It’s a big day for big judicial news that really isn’t news at all to court observers.
Earlier this morning President Barack Obama announced his first US Supreme Court nominee, federal appeals court judge Sonia Sotomayor, surprising absolutely no one. Sotomayor had been on the short list since before there was a short list, and many had handicapped her the frontrunner.
Republicans have been desperately bucking for a filibuster, but this would be an awfully tough moment to go nuclear. If confirmed Sotomayor would be only the third woman to serve on the Court, and the first Hispanic… two constituencies the GOP can’t afford to alienate any further. Sotomayor’s bipartisan pedigree also presents an interesting obstacle to placing obstacles: she was appointed to the federal bench by the first President Bush, and to the appeals court by President Clinton; seven currently serving Senate Republicans voted to confirm her back in 1998.
One other curious observation. While I haven’t found any definitive source regarding Sotomayor’s religious affiliation, she is of Puerto Rican heritage, and was educated in Catholic schools, so at the very least, it is pretty safe to describe her as coming from a Catholic background. Thus if confirmed, the Supreme Court would now be composed of six Catholics, two Jews, and only one Protestestant, the 89-year-old Ford appointee, Justice John Paul Stevens. As I said, curious.

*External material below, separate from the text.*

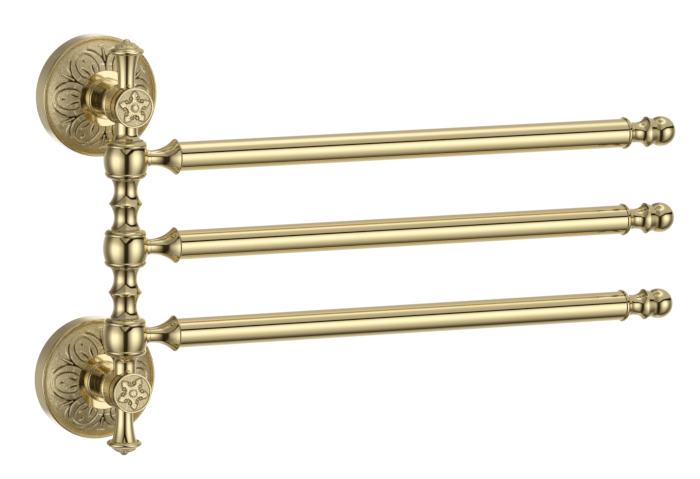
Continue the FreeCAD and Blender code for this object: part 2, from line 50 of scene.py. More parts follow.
class Flow:
    """An output of a node tree.  Sums on it add Math nodes, and node() adds any other node."""

    def __init__(self, tree, socket=None):
        self.tree = tree
        self.socket = socket

    def node(self, kind, settings, inputs, output=0):
        """Adds a node: its settings are made first, then its sockets get values or links."""
        made = self.tree.nodes.new(kind)
        for name, setting in settings.items():
            if name == "stops":
                ramp = made.color_ramp
                while len(ramp.elements) < len(setting):
                    ramp.elements.new(0.5)
                for stop, (place, shade) in zip(ramp.elements, setting):
                    stop.position = place
                    stop.color = (*shade, 1) if isinstance(shade, tuple) else (shade,) * 3 + (1,)
            else:
                setattr(made, name, setting)
        for name, value in inputs.items():
            if isinstance(value, Flow):
                self.tree.links.new(value.socket, made.inputs[name])
            elif isinstance(value, tuple) and len(value) == 3 and made.inputs[name].type == "RGBA":
                made.inputs[name].default_value = (*value, 1)
            else:
                made.inputs[name].default_value = value
        return Flow(self.tree, made.outputs[output]) if made.outputs else None

    def maths(self, operation, *values):
        return self.node("ShaderNodeMath", {"operation": operation}, dict(enumerate(values)))

    def __add__(self, other):
        return self.maths("ADD", self, other)

    def __sub__(self, other):
        return self.maths("SUBTRACT", self, other)

    def __rsub__(self, other):
        return self.maths("SUBTRACT", other, self)

    def __mul__(self, other):
        return self.maths("MULTIPLY", self, other)

    def __truediv__(self, other):
        return self.maths("DIVIDE", self, other)

    __radd__ = __add__
    __rmul__ = __mul__

    def blend(self, low, high):
        """Colour that runs from low to high as this value runs from 0 to 1."""
        return self.node("ShaderNodeMix", {"data_type": "RGBA"}, {0: self, 6: low, 7: high}, 2)

    def noise(self, scale, detail=2.0):
        return self.node("ShaderNodeTexNoise", {}, {"Vector": self, "Scale": scale, "Detail": detail})

    def bump(self, strength, depth):
        return self.node("ShaderNodeBump", {},
                         {"Height": self, "Strength": strength, "Distance": depth})

    def spread(self, low, high, to_low=0.0, to_high=1.0, kind="LINEAR"):
        """Runs from to_low to to_high as this value runs from low to high, and stays there."""
        return self.node("ShaderNodeMapRange", {"interpolation_type": kind},
                         {"Value": self, "From Min": low, "From Max": high,
                          "To Min": to_low, "To Max": to_high})

    def ramp(self, *stops):
        return self.node("ShaderNodeValToRGB", {"stops": stops}, {"Fac": self})


def new_finish(name):
    """A material with an empty node tree, and the place on the piece in metres."""
    material = bpy.data.materials.new(name)
    material.use_nodes = True
    material.node_tree.nodes.clear()
    place = Flow(material.node_tree).node("ShaderNodeTexCoord", {}, {}, "Object")
    return material, place


def surface(place, **inputs):
    """Ends a material with one surface shader."""
    named = {name.replace("_", " "): value for name, value in inputs.items()}
    shader = place.node("ShaderNodeBsdfPrincipled", {}, named)
    place.node("ShaderNodeOutputMaterial", {}, {"Surface": shader})


def dress(material, *nodes):
    """Gives the material to CAD pieces."""
    for node in nodes:
        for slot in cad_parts[node].material_slots:
            slot.material = material


ENDS = ("upper", "lower")

zinc, place = new_finish("zinc_plate")
spangle = place.node("ShaderNodeTexVoronoi", {}, {"Vector": place, "Scale": 260.0}, "Color")
cloud = place.noise(90.0, 4.0)
surface(place,
        Base_Color=(cloud * 0.5 + spangle * 0.25).blend((0.50, 0.52, 0.54), (0.74, 0.75, 0.76)),
        Metallic=1.0,
        Roughness=cloud * 0.25 + 0.22,
        Normal=place.noise(1800.0).bump(0.25, 0.0002))
dress(zinc, *["wall_bracket_" + end for end in ENDS])

# ---------------------------------------------------------------- screws, bolts and main rod
# Hardened steel screws with hexagon sockets hold each post from behind and each rosette from
# below; the rod that everything is threaded on is bright drawn steel.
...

And later today in momentous/unsurprising judicial news, the California Supreme Court is widely expect to uphold the anti-gay marriage Prop 8, in a decision to be released around 10AM.
As expected, the California Supreme Court upheld Prop. 8 today by a 6-1 margin, banning same-sex marriage, but unanimously ruled that the 18,000 or so same-sex marriages conducted before the measure’s passage remain valid. That’s kinda weird.
I suppose that’s a victory of sorts for the anti-gay forces, but only for the moment. History is clearly on the side of equal rights, and no doubt Prop 8, which only passed with 52% of the vote, will be reversed by initiative a few years hence.